Donor rescues black church

Anonymous benefactor pays off congregation's debt of $15,000

August 11, 2002|By Joel Burgess | Joel Burgess,THE TIMES-NEWS

EAST FLAT ROCK, N.C. - The donor who single-handedly paid off a small historic church's debt of nearly $15,000 wishes to remain anonymous, according to "Mother" Rena Clay, the treasurer of Mud Creek Missionary Baptist Church.

All that Clay would reveal is that the donor was a woman from North Carolina. "She doesn't want people to know," Clay said.

Started in 1867

Mud Creek Missionary was founded by freed house slaves of Charleston, S.C., landowners who spent their summers in Flat Rock, a community in western North Carolina.

The church has existed in some form since 1867.

But the membership that peaked at 150 in the late 1930s dwindled recently to five. Those who were left, most of them elderly, worried they could not pay the loan they took out to build a fellowship hall in 1996.

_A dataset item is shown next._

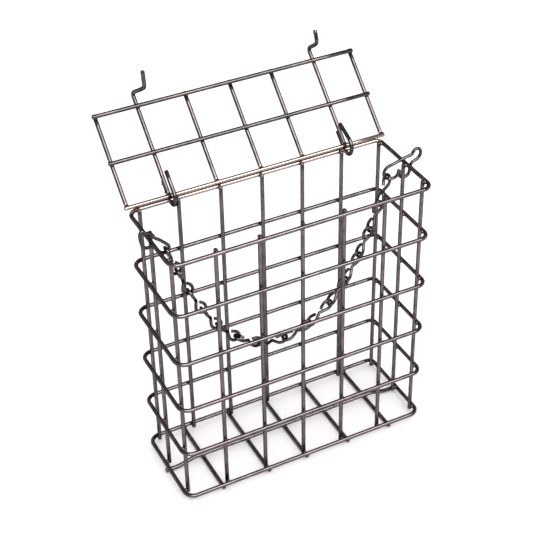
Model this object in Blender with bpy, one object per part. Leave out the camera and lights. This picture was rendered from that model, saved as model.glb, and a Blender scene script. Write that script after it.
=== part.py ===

Mud Creek Missionary had already received much help from sister church Mud Creek Baptist and donors in Asheville, N.C., who helped improve the grounds and the inside of the church.

Oldest member 78

Clay feared all that work would be lost to the debt. The oldest regular member of Mud Creek Missionary, Clay, 78, helped publicize the historic black church's plight.

To save her childhood church and the East Flat Rock landmark, she enlisted the help of Linda Culpepper, a history professor at Western Carolina University.

She and Culpepper went to the media. After newspaper and television stories, help began to arrive.

Clay announced at an open house recently that an anonymous donor had given $14,460, enough to pay off what remained of the $15,000 debt.

She added that other money that has found its way to the church's collection plate would go to the general fund to pay for such things as utilities, the pastor's fund and repairs.

Some problems remain

Before the large donation, the church had received about $2,000, Clay said.

Paying off the loan, however, does not solve all of Mud Creek Missionary's problems, she said.

The church structure is taken care of, but Clay said she continues to worry about the shrinking congregation and invited the public to attend.

"I don't care what race they are," she said. "They can just come and enjoy the services. Because we are all serving one gracious master, Jesus Christ."